Glen Mary is distinguished by its splendid antebellum classical architecture and its strikingly beautiful rural setting. Preservation America intends to restore and preserve Glen Mary and its plantation landscape, a piece of our national heritage, and adapt the site to an educational purpose. Central to attaining these goals is the development of programs of specialized education both for academics as well as other persons with interests in ecology and the environment, heritage agriculture and horticulture. Our vision is to protect the environment surrounding Glen Mary and become a destination for the advancement of education. To that end Preservation America is planning to establish the Glen Mary Environmental Education Program which would be a nationally important center, a collaborative effort among The University of Georgia's new College of Environment and Design, Georgia College and State University, and Preservation America.

In the creation of an environmental program the first step is land ownership. Even a partial reunification of the antebellum plantation lands would provide sufficient land to develop the program to the scale we envision. The land like the mansion would be an educational tool representing a paradigm of Preservation America's mission. The land would host the environmental education facility. The land is also home to the wildlife, forests, creeks and potential nature program's studies. A derelict plantation would be found and then relocated and restored on this tract of land and would serve as classrooms and accommodations for visiting scholars. Glen Mary provides a distinctive environmental venue, one, which clearly demonstrates man's dependence on nature the synergy between the natural environment and the cultural environment. The agricultural fields and various gardens which sustained plantation life would be areas of research and study, as would be the subject of heritage crops.

The Glen Mary Environmental Education Program has the enthusiastic support and collaboration of Dr. Ronald Carroll, Director of the Institute of Ecology at the University of Georgia and Dr. Anne Gormley Vice president of Georgia College and State University. Preservation America is committed to the philosophy of conservation of the environment and education.

One of the principal current goals of Preservation America is the restoration of the parterre gardens to their discoverable original state. Authenticity cannot be achieved without professional, learned research. In that connection, Dr. Daniel T. Elliot of the Lamar Institute completed a preliminary archaeological study over several days in September 2004, instructed by Dr. David Crass, State Archeologist at the Georgia Department of Natural Resources, Historical Division. Mrs. Janet Coleman, Master of Landscape Architecture at the University of Georgia and created the proposed design for the restoration of the original antebellum gardens. We include here some interesting photographs of the archeological work. Click on "Architecture and Landscape" for some photographs of Mrs. Coleman's design and work.

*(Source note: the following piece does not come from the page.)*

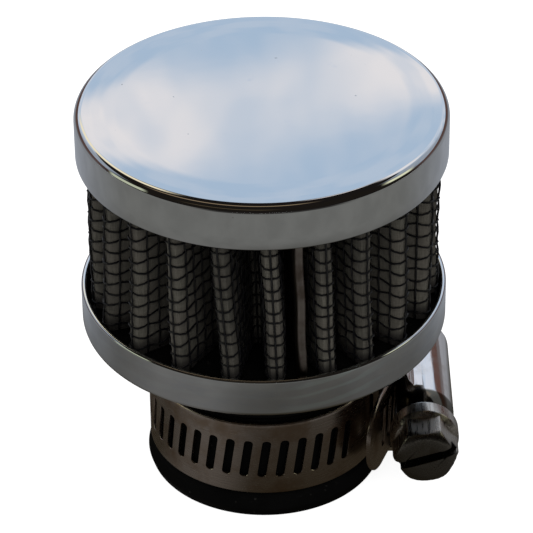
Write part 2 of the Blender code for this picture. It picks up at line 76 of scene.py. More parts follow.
# %% [markdown]
# ## Helpers for meshes
#
# Nearly every piece is a grid of points: rows run along a profile and columns run round or
# along the piece. One function numbers the squares of such a grid, and another turns the
# points and squares into a mesh object. Writing whole arrays with `foreach_set` is much
# faster than adding vertices one at a time.

# %% Grids, and meshes made from them
MERGE, WIDE_MERGE = 1e-7, 1e-6
SHARP = math.radians(40)


def grid_faces(rows, columns, wrap_rows=False, wrap_columns=True):
    """Squares of a grid: (i, j) joins its point to the next ones along the row and column."""
    i, j = np.meshgrid(np.arange(rows if wrap_rows else rows - 1),
                       np.arange(columns if wrap_columns else columns - 1), indexing="ij")
    up, side = (i + 1) % rows, (j + 1) % columns
    corners = (i * columns + j, i * columns + side, up * columns + side, up * columns + j)
    return np.stack(corners, axis=-1).reshape(-1, 4)


def grid_uv(u, v):
    """Texture places of a grid's squares, from one value for each column and row edge."""
    u0, v0 = np.meshgrid(u[:-1], v[:-1])
    u1, v1 = np.meshgrid(u[1:], v[1:])
    corners = np.stack([u0, v0, u1, v0, u1, v1, u0, v1], axis=-1)
    return corners.reshape(-1, 2)


def mesh_piece(name, points, faces, uv=None, merge=MERGE, sharp=SHARP):
    """Mesh object from points and squares, whose normals point outwards.

    Points closer than merge become one. Edges steeper than sharp stay sharp in the shading.
    """
    points = np.ascontiguousarray(points, dtype=np.float32).reshape(-1, 3)
    mesh = bpy.data.meshes.new(name)
    mesh.vertices.add(len(points))
    mesh.vertices.foreach_set("co", points.ravel())
    mesh.loops.add(faces.size)
    mesh.loops.foreach_set("vertex_index", np.ascontiguousarray(faces, dtype=np.int32).ravel())
    mesh.polygons.add(len(faces))
    mesh.polygons.foreach_set("loop_start", np.arange(0, faces.size, 4, dtype=np.int32))
    if uv is not None:
        layer = mesh.uv_layers.new(name="UVMap")
        layer.data.foreach_set("uv", np.ascontiguousarray(uv, dtype=np.float32).ravel())
    mesh.update(calc_edges=True)
    work = bmesh.new()
    work.from_mesh(mesh)
    if merge:
        bmesh.ops.remove_doubles(work, verts=work.verts, dist=merge)
    bmesh.ops.recalc_face_normals(work, faces=work.faces)
    work.to_mesh(mesh)
    work.free()
    mesh.polygons.foreach_set("use_smooth", np.ones(len(mesh.polygons), dtype=bool))
    mesh.set_sharp_from_angle(angle=sharp)
    obj = bpy.data.objects.new(name, mesh)
    bpy.context.scene.collection.objects.link(obj)
    print(f"{name}: {sum(len(p.vertices) - 2 for p in mesh.polygons)} triangles")
    return obj


# %% Small steps that many pieces share
def unit(vectors):
    """Vectors made one unit long."""
    return vectors / np.linalg.norm(vectors, axis=-1, keepdims=True)


def sampled(at, marks, points):
    """Places along a line through points, which stand at the given marks."""
    return np.stack([np.interp(at, marks, points[:, k]) for k in (0, 1)], axis=-1)


def repeated(faces, count, size):
    """Squares of count grids of one layout, whose points follow each other, size in each."""
    return (faces[None] + (np.arange(count) * size)[:, None, None]).reshape(-1, 4)


def closed(values):
    """A loop's points with the first one again at the end."""
    return np.concatenate([values, values[:1]])


def distances(points):
    """Distance walked along a line at each of its points."""
    steps = np.linalg.norm(np.diff(points, axis=0), axis=1)
    return np.concatenate([[0.0], np.cumsum(steps)])


def rightwards(way):
    """Flat directions turned a quarter to the right."""
    return np.stack([way[:, 1], -way[:, 0]], axis=1)


def swung(flat, angle):
    """Flat places turned about the origin by an angle in radians."""
    x, y, cos, sin = flat[..., 0], flat[..., 1], np.cos(angle), np.sin(angle)
    return np.stack([x * cos - y * sin, x * sin + y * cos], axis=-1)


def circle(angle):
    """Places (cos a, sin a) on a circle of radius 1."""
    return np.stack([np.cos(angle), np.sin(angle)], axis=-1)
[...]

Parenthetically, we add that this is but the first of a series of contemplated scientific archeological and research projects which will deal with other important aspects of resurrection of the plantation to close to original as practical and possible. A number of Universities have already contributed to this goal and others, with historic archeology departments have these under consideration.

Preservation America is additionally engaged in several important educational and cultural projects and activities. In collaboration with the same two universities mentioned above, Glen Mary intends to become a national center for study and research in an area which had not been fully investigated namely "Southern Plantation Architecture, Landscape Architecture and the Decorative Arts 1830- World War I". This area of study necessarily involves a close evaluation of the societal and economy and artistic evolution of the region for the years before and after the Civil War. Preservation America is presently amassing a library and bibliography and is performing considerable research into the remarkable personal and cultural histories associated with Glen Mary. The mansion facility will house a data base and library available to scholars.

These educational activities will tend to assure continuity of this important endeavor and reduce the potential for further attrition of America's cultural monuments through apathy or inactivity in the future.